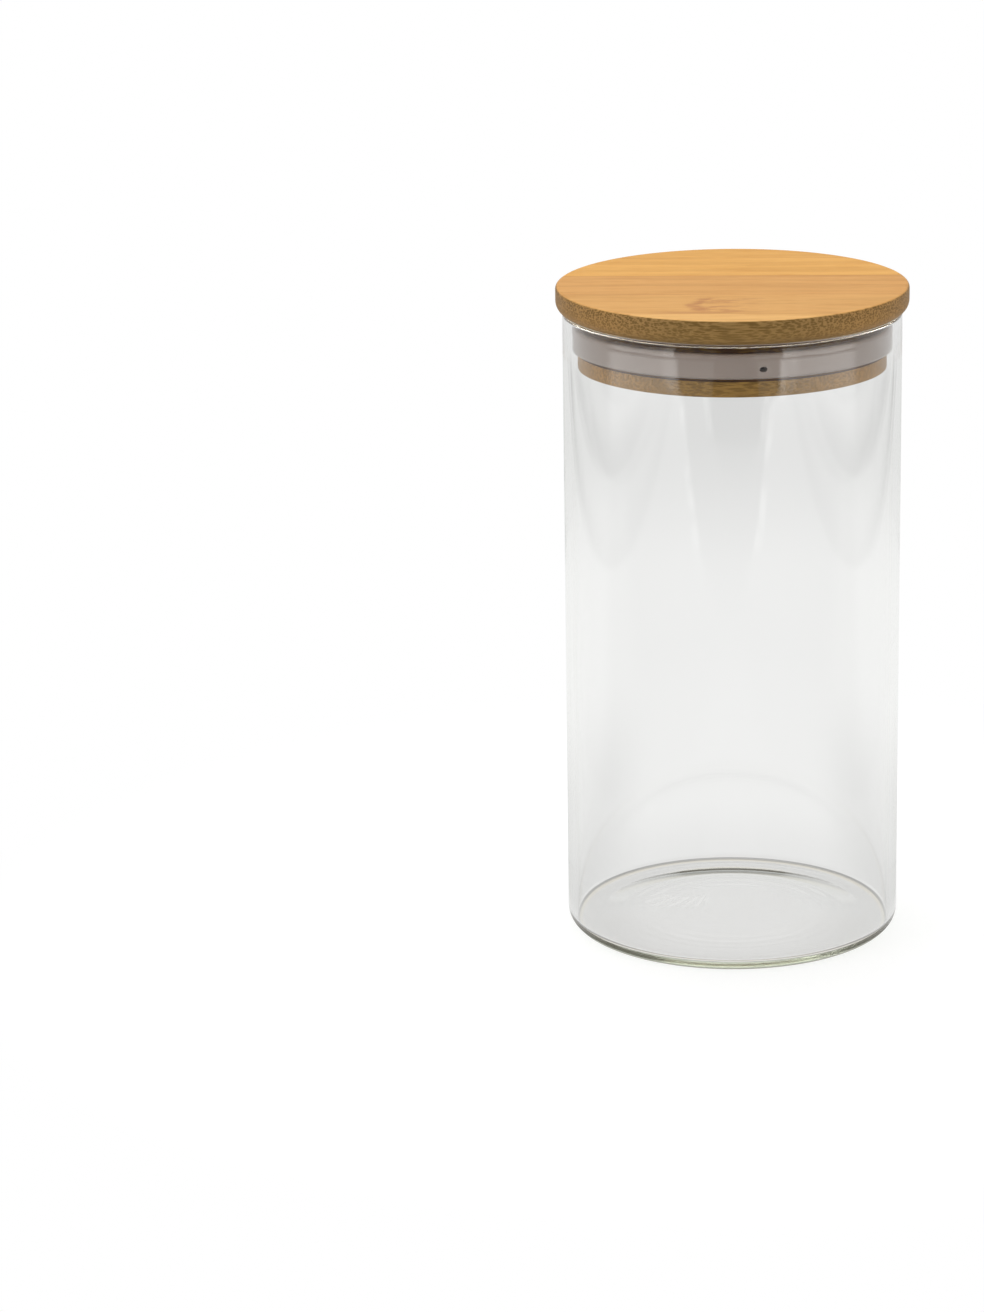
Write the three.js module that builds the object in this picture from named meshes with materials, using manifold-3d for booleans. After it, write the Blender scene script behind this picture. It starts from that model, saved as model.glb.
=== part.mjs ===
// Lidded glass canister: a straight round glass jar with a bamboo lid that pushes in.
//
// Millimetres, +Z up. The origin is the centre of the jar's foot, on the surface it stands on.
// The lid's grain runs along X and its top board is made of strips side by side along Y.
//
// Needs the npm packages three and manifold-3d.

import * as THREE from 'three';
import { mergeVertices } from 'three/addons/utils/BufferGeometryUtils.js';
import Module from 'manifold-3d';

// ---- driving dimensions -------------------------------------------------------------------

// Glass jar
const jarDiameter = 100;
const jarHeight = 190;
const jarWall = 2.6;
const jarBottom = 3.2; // floor thickness above the foot ring
const heelRadius = 5; // outside round between wall and foot
const insideHeelRadius = 1.3;
const rimRadius = 1.25; // fire-polished corners of the rim
const footRingWidth = 4; // flat ring that the jar stands on
const footRise = 0.8; // how far the underside is pushed up inside the foot ring
const footSlope = 5; // width of the slope from the ring to the pushed-up middle

// Bamboo top board
const lidOverhang = 2; // past the outside of the glass
const boardThickness = 7.6;
const boardTopRound = 1;
const boardUnderRound = 3.3;

// Bamboo strips. In each ply the front and rear strips are what the round edge leaves of one, measured
// along Y at the middle, and the strips between share the rest evenly. The joints are staggered from
// ply to ply.
const board = { front: 10, between: 3, rear: 14.5 };
const upperPly = { front: 16.5, between: 2, rear: 21.5 };
const lowerPly = { front: 12, between: 2, rear: 26 };

// Bamboo plug: two plies of strips under the top board
const plugDepth = 16;
const plugGap = 1.9; // between the plug and the glass
const plyThickness = 8; // of the upper ply; the lower ply takes the rest
const plugChamfer = 0.4;

// Silicone ring in the plug's groove
const sealDepth = 3.15; // from the rim down to the ring
const sealHeight = 7.45;
const sealThickness = 4.1;
const sealOuterRound = 1.2;
const sealInnerRound = 0.4;
const ventWidth = 2.3;
const ventHeight = 1.6;
const ventRise = 3; // above the ring's lower edge
const ventAngle = -79.2; // degrees round from +X

// Clearances
const sealToGlass = 0.35;
const sealToGroove = 0.3;
const sealEndPlay = 0.3; // under the ring, inside the groove

// Facets: all round pieces share one count, so they stay in step when the lid turns
const facets = 72;
const heelSteps = 7;
const roundSteps = 4;
const ventFacets = 20;

// ---- sizes that follow --------------------------------------------------------------------

const jarRadius = jarDiameter / 2;
const boreRadius = jarRadius - jarWall;
const footRadius = jarRadius - heelRadius;
const lidRadius = jarRadius + lidOverhang;
const lidTop = jarHeight + boardThickness;

const plugRadius = boreRadius - plugGap;
const plugBottom = jarHeight - plugDepth;
const plyPlane = jarHeight - plyThickness;

const sealOuterRadius = boreRadius - sealToGlass;
const sealInnerRadius = sealOuterRadius - sealThickness;
const sealTop = jarHeight - sealDepth;
const sealBottom = sealTop - sealHeight;
const grooveRadius = sealInnerRadius - sealToGroove;
const grooveBottom = sealBottom - sealEndPlay;

// ---- geometry helpers ---------------------------------------------------------------------

const wasm = await Module();
wasm.setup();

const point = (radius, height) => new THREE.Vector2(radius, height);

// Points of a quarter circle or less in the radius-height plane, angles in degrees.
function arc(centreRadius, centreHeight, radius, fromAngle, toAngle, steps) {
  return Array.from({ length: steps + 1 }, (_, step) => {
    const angle = THREE.MathUtils.degToRad(fromAngle + (toAngle - fromAngle) * step / steps);
    return point(centreRadius + radius * Math.cos(angle), centreHeight + radius * Math.sin(angle));
  });
}

// Closed mesh with shared vertices and no empty triangles.
function weld(geometry) {
  geometry.deleteAttribute('normal');
  geometry.deleteAttribute('uv');
  const merged = mergeVertices(geometry, 1e-4);
  const index = merged.index.array;
  const kept = [];
  for (let i = 0; i < index.length; i += 3) {
    const [a, b, c] = index.subarray(i, i + 3);
    if (a !== b && b !== c && c !== a) kept.push(a, b, c);
  }
  merged.setIndex(kept);
  return merged;
}

function toSolid(geometry) {
  const welded = weld(geometry);
  return new wasm.Manifold(new wasm.Mesh({
    numProp: 3,
    vertProperties: new Float32Array(welded.attributes.position.array),
    triVerts: new Uint32Array(welded.index.array),
  }));
}

function toGeometry(solid) {
  const mesh = solid.getMesh();
  const geometry = new THREE.BufferGeometry();
  geometry.setAttribute('position', new THREE.BufferAttribute(mesh.vertProperties, 3));
  geometry.setIndex(new THREE.BufferAttribute(mesh.triVerts, 1));
  geometry.computeVertexNormals();
  return geometry;
}

// Solid of revolution about Z. The profile runs anticlockwise, radius to the right and height up.
function revolve(profile) {
  const geometry = new THREE.LatheGeometry(profile, facets);
  geometry.rotateX(Math.PI / 2);
  return toSolid(geometry);
}

// Y of every glued joint in a ply of that radius, front to back.
function gluedJoints({ front, between, rear }, radius) {
  const width = (2 * radius - front - rear) / between;
  return Array.from({ length: between + 1 }, (_, i) => front - radius + i * width);
}

// Cuts a round board into its strips, front to back.
function sawIntoStrips(blank, ply, radius, bottom, top) {
  const margin = 5;
  const edges = [-radius - margin, ...gluedJoints(ply, radius), radius + margin];
  return edges.slice(1).map((far, i) => {
    const near = edges[i];
    const cutter = new THREE.BoxGeometry(2 * (radius + margin), far - near, top - bottom + 2 * margin);
    cutter.translate(0, (near + far) / 2, (bottom + top) / 2);
    return blank.intersect(toSolid(cutter));
  });
}

// ---- pieces -------------------------------------------------------------------------------

function makeJar() {
  const ringInner = footRadius - footRingWidth;
  return revolve([
    point(0, footRise),
    point(ringInner - footSlope, footRise),
    point(ringInner - footSlope / 2, footRise * 0.6),
    point(ringInner, 0),
    ...arc(footRadius, heelRadius, heelRadius, -90, 0, heelSteps),
    ...arc(jarRadius - rimRadius, jarHeight - rimRadius, rimRadius, 0, 90, roundSteps),
    ...arc(boreRadius + rimRadius, jarHeight - rimRadius, rimRadius, 90, 180, roundSteps),
    ...arc(boreRadius - insideHeelRadius, jarBottom + insideHeelRadius, insideHeelRadius,
      0, -90, heelSteps),
    point(0, jarBottom),
  ]);
}

function makeTopBoard() {
  return revolve([
    point(0, jarHeight),
    ...arc(lidRadius - boardUnderRound, jarHeight + boardUnderRound, boardUnderRound,
      -90, 0, roundSteps),
    ...arc(lidRadius - boardTopRound, lidTop - boardTopRound, boardTopRound, 0, 90, roundSteps),
    point(0, lidTop),
  ]);
}

function makeUpperPly() {
  return revolve([
    point(0, plyPlane),
    point(grooveRadius, plyPlane),
    point(grooveRadius, sealTop),
    point(plugRadius, sealTop),
    point(plugRadius, jarHeight),
    point(0, jarHeight),
  ]);
}

function makeLowerPly() {
  return revolve([
    point(0, plugBottom),
    point(plugRadius - plugChamfer, plugBottom),
    point(plugRadius, plugBottom + plugChamfer),
    point(plugRadius, grooveBottom),
    point(grooveRadius, grooveBottom),
    point(grooveRadius, plyPlane),
    point(0, plyPlane),
  ]);
}

function makeSealRing() {
  const inner = sealInnerRadius + sealInnerRound;
  const outer = sealOuterRadius - sealOuterRound;
  const corners = arc(inner, sealBottom + sealInnerRound, sealInnerRound, 180, 270, roundSteps);
  const ring = revolve([
    ...corners,
    ...arc(outer, sealBottom + sealOuterRound, sealOuterRound, -90, 0, roundSteps),
    ...arc(outer, sealTop - sealOuterRound, sealOuterRound, 0, 90, roundSteps),
    ...arc(inner, sealTop - sealInnerRound, sealInnerRound, 90, 180, roundSteps),
    corners[0],
  ]);
  return ring.subtract(makeVent());
}

// Oval vent that passes through the ring along its radius.
function makeVent() {
  const vent = new THREE.CylinderGeometry(0.5, 0.5, 3 * sealThickness, ventFacets);
  vent.scale(ventWidth, 1, ventHeight);
  vent.translate(0, (sealInnerRadius + sealOuterRadius) / 2, sealBottom + ventRise);
  vent.rotateZ(THREE.MathUtils.degToRad(ventAngle - 90));
  return toSolid(vent);
}

// ---- materials ----------------------------------------------------------------------------

const glass = () => new THREE.MeshStandardMaterial({
  color: 0xe9eded, roughness: 0.05, metalness: 0, transparent: true, opacity: 0.35,
});
const silicone = () => new THREE.MeshStandardMaterial({ color: 0xa8a29a, roughness: 0.45, metalness: 0 });
const bamboo = (color) => new THREE.MeshStandardMaterial({ color, roughness: 0.5, metalness: 0 });

const boardColors = [0xf0c284, 0xe2b078, 0xdda970, 0xe8b868, 0xe4b670];
const plugColors = [0xc9a065, 0xc39a5e, 0xcaa268, 0xc0965a];

// ---- assembly -----------------------------------------------------------------------------

const group = new THREE.Group();

function addPiece(name, solid, material) {
  const mesh = new THREE.Mesh(toGeometry(solid), material);
  mesh.name = name;
  group.add(mesh);
}

function addStrips(name, strips, colors) {
  strips.forEach((strip, i) => addPiece(`${name}_${i + 1}`, strip, bamboo(colors[i % colors.length])));
}

addPiece('glass_jar', makeJar(), glass());
addPiece('seal_ring', makeSealRing(), silicone());
addStrips('top_strip',
  sawIntoStrips(makeTopBoard(), board, lidRadius, jarHeight, lidTop), boardColors);
addStrips('plug_upper_strip',
  sawIntoStrips(makeUpperPly(), upperPly, plugRadius, plyPlane, jarHeight), plugColors);
addStrips('plug_lower_strip',
  sawIntoStrips(makeLowerPly(), lowerPly, plugRadius, plugBottom, plyPlane), plugColors);

export default group;
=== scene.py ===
"""Models a lidded glass canister around its packed frame: the glass jar, the silicone seal ring, and the
bamboo lid that pushes in, all in metres with Z up and the lid's grain along X."""

import math

import bmesh
import bpy
from mathutils import Matrix, Vector


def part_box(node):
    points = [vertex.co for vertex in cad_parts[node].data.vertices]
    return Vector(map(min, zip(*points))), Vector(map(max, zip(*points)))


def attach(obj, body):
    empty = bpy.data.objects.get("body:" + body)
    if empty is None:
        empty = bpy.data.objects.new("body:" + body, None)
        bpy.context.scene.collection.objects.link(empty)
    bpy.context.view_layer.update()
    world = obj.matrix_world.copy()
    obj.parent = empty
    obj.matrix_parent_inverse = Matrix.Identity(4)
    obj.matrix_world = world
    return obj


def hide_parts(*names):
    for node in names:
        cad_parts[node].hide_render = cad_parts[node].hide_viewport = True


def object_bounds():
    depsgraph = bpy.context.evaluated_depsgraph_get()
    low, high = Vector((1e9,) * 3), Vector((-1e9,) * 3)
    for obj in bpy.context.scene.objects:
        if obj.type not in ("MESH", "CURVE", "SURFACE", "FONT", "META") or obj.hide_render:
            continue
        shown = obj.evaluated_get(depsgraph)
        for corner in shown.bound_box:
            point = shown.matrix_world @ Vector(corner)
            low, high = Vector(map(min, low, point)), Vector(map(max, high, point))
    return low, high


bl_info = {
    "name": "Lidded Glass Canister",
    "version": (1, 0, 0),
    "blender": (4, 5, 0),
    "location": "3D View > Sidebar > Canister",
    "description": "Models a glass canister with a push-in bamboo lid and a silicone seal ring",
    "category": "Object",
}

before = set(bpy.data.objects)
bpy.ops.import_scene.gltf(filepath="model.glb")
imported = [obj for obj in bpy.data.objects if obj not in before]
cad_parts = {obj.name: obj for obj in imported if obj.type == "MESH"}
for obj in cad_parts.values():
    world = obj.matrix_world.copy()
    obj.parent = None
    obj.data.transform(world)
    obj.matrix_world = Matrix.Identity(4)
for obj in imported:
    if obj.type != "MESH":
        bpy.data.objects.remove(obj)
cad_low, cad_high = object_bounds()

# ---- places that the frame gives ----------------------------------------------------------------


def strip_nodes(prefix):
    """Names of the lid's strips with that prefix, front to back."""
    return sorted(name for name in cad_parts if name.startswith(prefix))


def joint_planes(nodes):
    """Y of the glued joints between those strips."""
    return [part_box(name)[0].y for name in nodes[1:]]


JAR_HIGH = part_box("glass_jar")[1]
RING_LOW, RING_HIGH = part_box("seal_ring")
TOP_STRIPS = strip_nodes("top_strip")
UPPER_STRIPS = strip_nodes("plug_upper_strip")
LOWER_STRIPS = strip_nodes("plug_lower_strip")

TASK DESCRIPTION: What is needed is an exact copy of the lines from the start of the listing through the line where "---- driving dimensions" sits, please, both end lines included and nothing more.

EXPECTED OUTPUT:
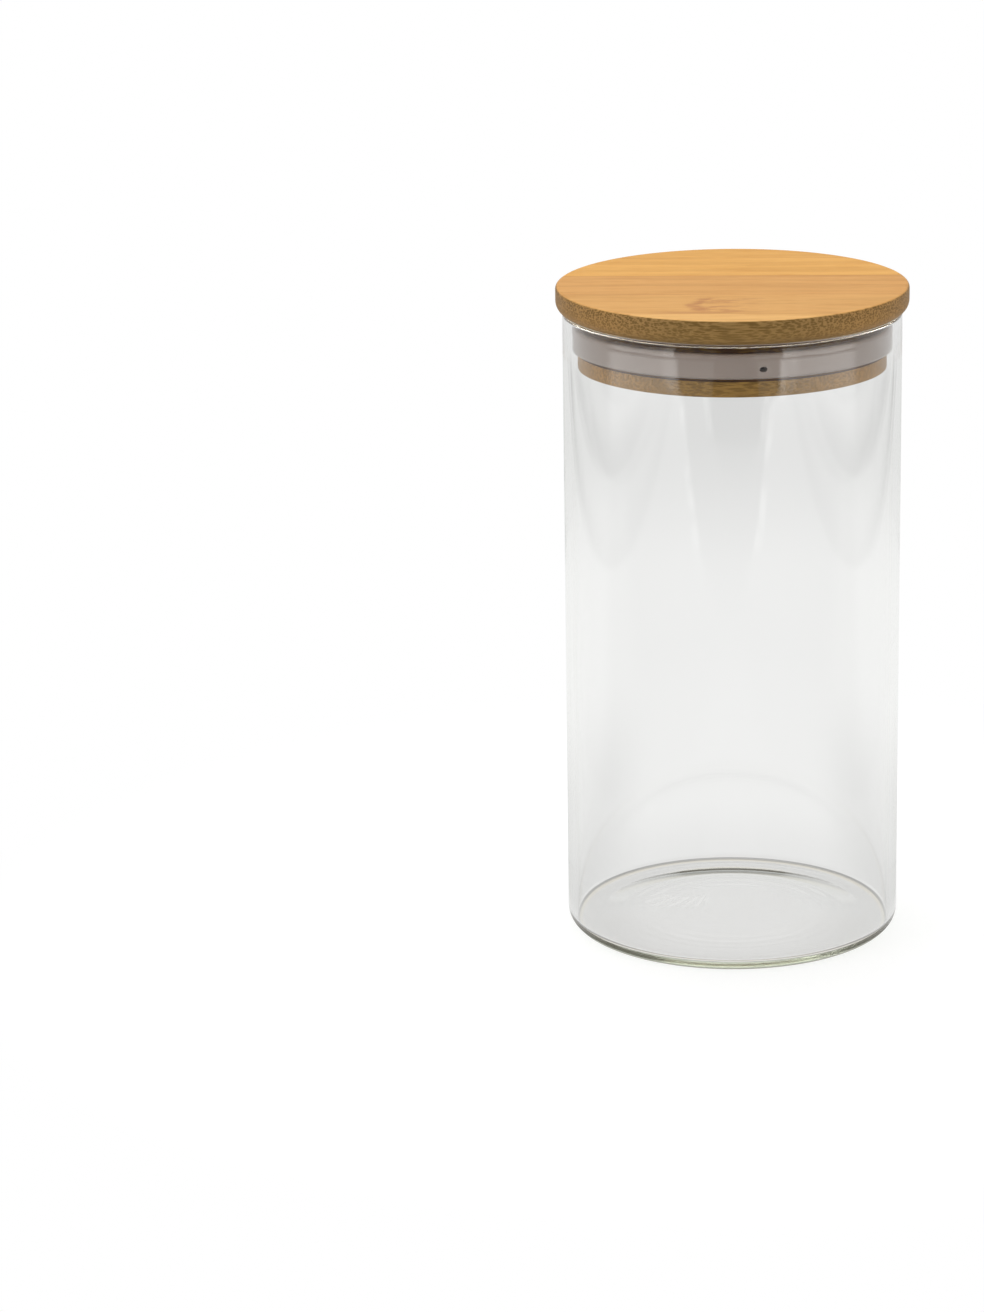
Write the three.js module that builds the object in this picture from named meshes with materials, using manifold-3d for booleans. After it, write the Blender scene script behind this picture. It starts from that model, saved as model.glb.
=== part.mjs ===
// Lidded glass canister: a straight round glass jar with a bamboo lid that pushes in.
//
// Millimetres, +Z up. The origin is the centre of the jar's foot, on the surface it stands on.
// The lid's grain runs along X and its top board is made of strips side by side along Y.
//
// Needs the npm packages three and manifold-3d.

import * as THREE from 'three';
import { mergeVertices } from 'three/addons/utils/BufferGeometryUtils.js';
import Module from 'manifold-3d';

// ---- driving dimensions -------------------------------------------------------------------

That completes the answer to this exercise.